Additionally, guidance in NUREG 0654, Appendix 1-3 states, in part, the rationale for the unusual event and alert classes is to provide early and prompt notification of minor events which could lead to more serious consequences given operator error or equipment failure. The conflicting condition created in this initiating condition could challenge operator consistency in determining emergency classifications as well as providing early and prompt notifications of minor events. The NRC expects the SM or ED to use judgement on all emergency classifications. However, in changing this emergency action level, if the SS or SM or ED declared an emergency using opinion incorrectly, then the change would be a decrease in effectiveness and the licensees PINGP 1239, Emergency Plan 50.54(q) Review Screening, process would be incorrect.
4OA3 Event Followup
.1 Closure of Unresolved Item (URI) 50-306/01-13-02: Potential Failure to Provide
Complete and Accurate Information.
a. Inspection Scope
The inspectors reviewed the circumstances associated with URI 50-306/01-13-02. The inspectors also reviewed Enforcement Action (EA)-01-248 dated December 11, 2001 and EA-02-068 dated December 13, 2002.
b. Findings
URI 50-306/01-13-02 documented an apparent failure of the licensee to provide complete and accurate information to the NRC. After further review, the NRC determined that a violation of NRC requirements occurred. The resolution of this issue is documented in EA-02-068 dated December 13, 2002. URI 50-306/01-13-02 is closed.
.2 (Closed) LER 50-282/03-001-00: Residual Heat Removal Valve CV-31236 Positioner
Linkage Found Broken.
On or about December 4, 2002, a wrench was inappropriately left resting on the positioner for the Unit 1, B train residual heat removal heat exchanger outlet valve CV-31236 by licensee personnel. Subsequently, the wrench fell off the positioner becoming entangled with the positioner feedback linkage causing the linkage to bind and fail.
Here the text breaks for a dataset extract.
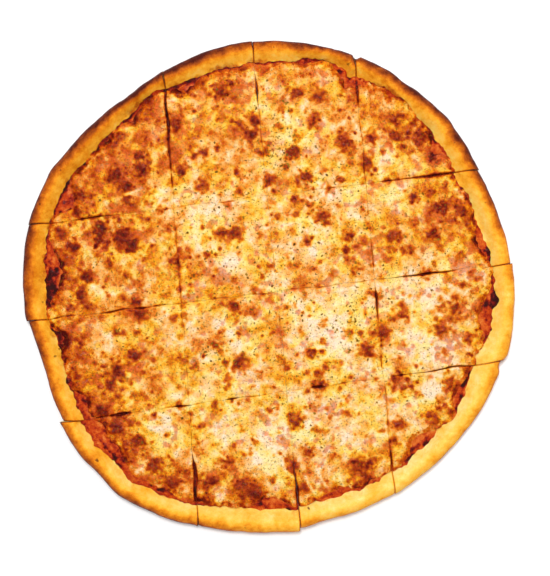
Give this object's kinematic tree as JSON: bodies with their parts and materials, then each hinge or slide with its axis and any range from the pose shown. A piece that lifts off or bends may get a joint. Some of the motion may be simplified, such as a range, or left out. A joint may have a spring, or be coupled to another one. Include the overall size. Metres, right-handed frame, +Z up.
{
  "type": "square-cut thin-crust cheese pizza",
  "caption": "Round thin-crust cheese pizza with a low browned rim, cut into squares and edge pieces that still lie together; sauce shows along the rim.",
  "frame": {"origin": "middle of the pizza's bounding box, on the surface it lies on", "axes": "+Z up through the thickness; +Y to the far side, +X to the right, as seen from above; the cuts run about 5 to 8 degrees off the X and Y axes"},
  "size_m": [0.3556, 0.3554, 0.0138],
  "materials": {
    "crust": "baked golden-brown dough, matte, darker on its outer edge",
    "sauce": "cooked tomato sauce, moist, charred in places",
    "cheese": "melted cheese, slightly oily, with browned blisters and dark green dried herbs"
  },
  "bodies": {
    "root": {"dough_r1c1": "crust", "sauce_r1c1": "sauce", "cheese_r1c1": "cheese", "dough_r1c2": "crust", "sauce_r1c2": "sauce", "cheese_r1c2": "cheese", "dough_r1c3": "crust", "sauce_r1c3": "sauce", "cheese_r1c3": "cheese", "dough_r1c4": "crust", "sauce_r1c4": "sauce", "cheese_r1c4": "cheese", "dough_r2c1": "crust", "sauce_r2c1": "sauce", "cheese_r2c1": "cheese", "dough_r2c2": "crust", "sauce_r2c2": "sauce", "cheese_r2c2": "cheese", "dough_r2c3": "crust", "sauce_r2c3": "sauce", "cheese_r2c3": "cheese", "dough_r2c4": "crust", "sauce_r2c4": "sauce", "cheese_r2c4": "cheese", "dough_r3c1": "crust", "sauce_r3c1": "sauce", "cheese_r3c1": "cheese", "dough_r3c2": "crust", "sauce_r3c2": "sauce", "cheese_r3c2": "cheese", "dough_r3c3": "crust", "sauce_r3c3": "sauce", "cheese_r3c3": "cheese", "dough_r3c4": "crust", "sauce_r3c4": "sauce", "cheese_r3c4": "cheese", "dough_r4c1": "crust", "sauce_r4c1": "sauce", "cheese_r4c1": "cheese", "dough_r4c2": "crust", "sauce_r4c2": "sauce", "cheese_r4c2": "cheese", "dough_r4c3": "crust", "sauce_r4c3": "sauce", "cheese_r4c3": "cheese", "dough_r4c4": "crust", "sauce_r4c4": "sauce", "cheese_r4c4": "cheese"}
  },
  "joints": []
}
The licensee identified this condition on March 3, 2003, and entered the condition into their corrective action program with AR CAP 028703. The valve was found in its safeguards position and could be opened and closed from the control room allowing the system to perform its safety functions. Upon discovery, the licensee declared the B train of the residual heat removal system inoperable, repaired the valve positioner linkage, and successfully tested the valve.
The inspectors reviewed the licensees root cause investigation, immediate corrective actions, and corrective actions to prevent recurrence to verify that the proposed corrective actions addressed the causes of the event and fully restored the function of CV-31236. The inspectors also assessed the significance of the finding using significance determination process. Because the resulting linkage failure did not cause a loss of safety function of the affected train and the redundant train remained operable, the finding screened out of the phase one worksheets was not more than of very low safety significance (Green). The licensees inappropriate control of tools is being treated as a Non-Cited Violation (see report section 4OA7).
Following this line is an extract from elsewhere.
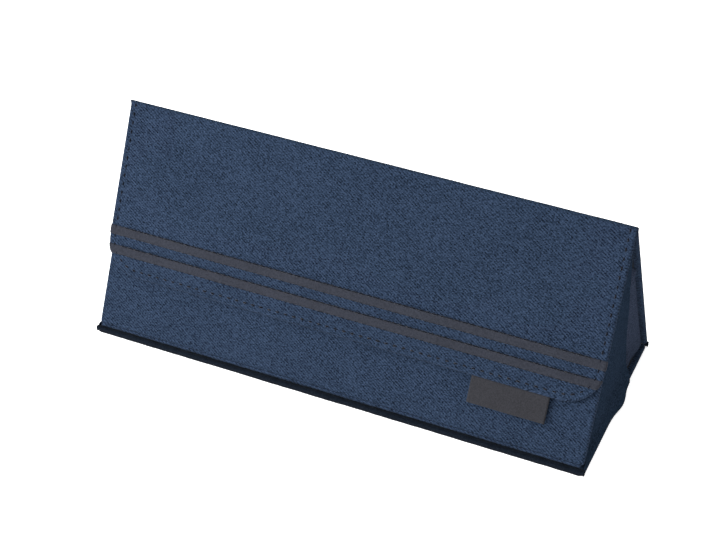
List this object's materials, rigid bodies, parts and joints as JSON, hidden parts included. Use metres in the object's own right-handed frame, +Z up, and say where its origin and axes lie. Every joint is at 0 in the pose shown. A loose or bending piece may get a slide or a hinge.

.3 (Closed) LER 50-282, 306/03-002-00: Appendix R Safe Shutdown Analysis Issues.
On March 26, 2003, an evaluation of potential flow diversions was in progress resulting from LER 50-282, 306/98-015-00, Containment to RHR [Residual Heat Removal]
MOVs [Motor-Operated Valve] Appendix R Safe Shutdown Analysis Issues. The evaluation determined that, absent compensatory measures, the ability to safely shut down could have been adversely affected in two cases. In the first case, a postulated fire in certain areas could result in a spurious start of a containment spray pump and spurious opening of its associated discharge motor-operated valve, which would divert the sole credited source of reactor coolant system makeup, the refueling water storage tank, into containment. In the second case, the scavenging and combustion air dampers for the diesel-driven emergency cooling water pumps were found to be vulnerable to postulated fires in certain areas. The licensee entered the condition into their corrective action program with AR CAPs 024537 and 028574. Compensatory measures were added to the plant procedures for control room evacuation fire and fire outside the control room.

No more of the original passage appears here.